In Enza’s work, the gender identity is remoulded in the atrocious whirlwind of history, through symbols sought amongst the appalling and never unveiled pillars of civilian society: the rage and the violence, the prevarication (abuse of power?) and the plastic-like  sensuality.

Pulp culture, born to lend an epic breadth to the alienating daily grind, has dug out in the recesses of the warring, materialistic male culture, stripping (them) of all meaning and grasping its provocative value. 

Enza recovers the dialectics of neo-Pop and Pulp cinema, making it a surprising kaleidoscope of provocative as well as provoking bodies and faces, sarcastically citing the feminine image as transmitted by the media.  

Likewise, she conjures up the deadly alchemy sought by the industry of the image: the representation of one’s body which comes to confuse and deny itself through the accessory,  transfigured here into the weapon as a means of oppression and rebellion.

In the formal and chromatic harmony of such violent and silent rebellion, Enza tells us the story of an identity denied by the others and by herself, transmigrated from a past of prevarication to a present of commercialization.

The tragedy of a womanliness which, by recovering the grim elements of the male image and of the twentieth century’s diatribe, withdraws into a limbo whereby roles blur, feelings are denied, weaknessess get hidden behind the violence and the cynicism of 1970’s screenplays.

In the same way, Enza’s children swap being adults for play with games for adults. Rejected by a world that doesn’t conceive innocence, the child who is no longer told fairy tales growls his rage about the game over, in a videogaming world where salvation is, once more, to be found in the Pulp adventure of violence.

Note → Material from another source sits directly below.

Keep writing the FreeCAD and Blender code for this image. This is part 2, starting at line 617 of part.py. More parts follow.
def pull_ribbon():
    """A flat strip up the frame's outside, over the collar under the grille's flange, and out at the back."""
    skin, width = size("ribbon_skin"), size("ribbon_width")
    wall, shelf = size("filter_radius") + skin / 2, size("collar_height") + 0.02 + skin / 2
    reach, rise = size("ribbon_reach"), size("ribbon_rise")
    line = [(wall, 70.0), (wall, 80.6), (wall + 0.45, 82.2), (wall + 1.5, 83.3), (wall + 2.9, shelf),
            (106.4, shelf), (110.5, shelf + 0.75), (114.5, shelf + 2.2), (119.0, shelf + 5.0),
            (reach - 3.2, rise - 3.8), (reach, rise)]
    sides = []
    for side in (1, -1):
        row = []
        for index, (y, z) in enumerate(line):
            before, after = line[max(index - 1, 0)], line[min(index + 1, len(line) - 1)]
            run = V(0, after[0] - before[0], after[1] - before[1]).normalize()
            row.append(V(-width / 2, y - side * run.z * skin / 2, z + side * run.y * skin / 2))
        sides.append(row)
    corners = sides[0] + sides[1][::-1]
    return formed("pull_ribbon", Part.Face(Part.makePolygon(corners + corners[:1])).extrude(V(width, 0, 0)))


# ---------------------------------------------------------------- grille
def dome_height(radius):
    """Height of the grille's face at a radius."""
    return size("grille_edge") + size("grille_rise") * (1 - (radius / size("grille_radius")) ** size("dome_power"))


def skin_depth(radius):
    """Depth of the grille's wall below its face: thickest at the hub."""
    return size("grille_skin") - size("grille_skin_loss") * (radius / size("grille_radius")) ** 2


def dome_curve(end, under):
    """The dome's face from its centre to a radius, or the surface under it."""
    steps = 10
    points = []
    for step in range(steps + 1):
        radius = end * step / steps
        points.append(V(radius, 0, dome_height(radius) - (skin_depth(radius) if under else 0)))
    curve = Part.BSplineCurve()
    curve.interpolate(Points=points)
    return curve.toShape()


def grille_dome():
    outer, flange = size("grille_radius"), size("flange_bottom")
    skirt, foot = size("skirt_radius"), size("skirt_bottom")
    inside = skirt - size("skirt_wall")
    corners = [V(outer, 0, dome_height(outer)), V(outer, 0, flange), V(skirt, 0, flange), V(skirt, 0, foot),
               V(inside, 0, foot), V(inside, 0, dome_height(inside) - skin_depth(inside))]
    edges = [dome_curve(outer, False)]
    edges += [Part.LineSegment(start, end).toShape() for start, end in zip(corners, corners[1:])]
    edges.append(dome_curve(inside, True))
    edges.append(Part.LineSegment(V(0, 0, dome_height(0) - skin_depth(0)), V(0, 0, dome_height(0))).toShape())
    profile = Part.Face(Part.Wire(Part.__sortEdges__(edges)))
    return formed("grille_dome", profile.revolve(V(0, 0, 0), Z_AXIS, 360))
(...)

The title of one of Enza’s works is enough to understand that there exist children who do not dream of a fireman future, but want to be “soldier”.  

A tender and atrocious irony tells the story of a rebellion as dense with rage, noise and color as it is invisible, unthinkable, inaudible.

The tender, playful victims scream unheard from the depth of the Pulp silence; in their always changing provocations lies all of the request for attention and rights, for power and transgression. Yet, in their always akin gazes lies something fragile and secret, timid and ancient like, perhaps, a supreme plea for love.